Manning continued, "They will not give up their weapons of mass destruction for the lifting of sanctions.  They want to bid up the price."

Samore, however, said, "I don't think the recent tests will increase North Korea's leverage in upcoming U.S.-South Korean nuclear talks."

The talks between Washington and Pyongyang has been stalled since the failed Hanoi Summit, but when Trump and Kim held an impromptu summit at the inter-Korean border in June, the two agreed to resume talks.  Trump said Kim also promised in the letter he received this month that he "would like to meet and start negotiations" as soon as the joint military drills are over.

New U.S. special representative to North Korea Steve Biegun speaks after being named by Secretary of State Mike Pompeo at the State Department in Washington, Aug. 23, 2018.

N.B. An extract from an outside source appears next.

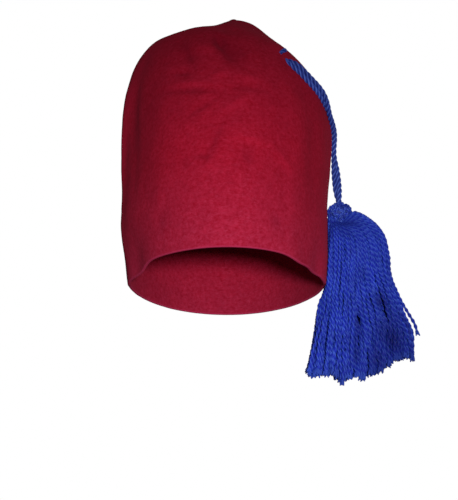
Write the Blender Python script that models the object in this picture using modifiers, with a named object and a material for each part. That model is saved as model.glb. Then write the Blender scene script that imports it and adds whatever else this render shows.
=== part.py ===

However, even when U.S. Special Representative Steve Biegun was in Seoul last week, North Korea did not show any interest in having talks with him, instead testing missiles on Saturday.  

Manning said, "The fact that Pyongyang won't even come to the table despite sincere efforts by U.S. North Korea Envoy Steven Biegun raises questions about how serious they are in the first place."

Trump, while attending the recently concluded G-7 summit on Monday, said North Korea has "tremendous potential" under Kim and that it doesn't want to blow it. "Because if they blow it, it won't be good," said Trump.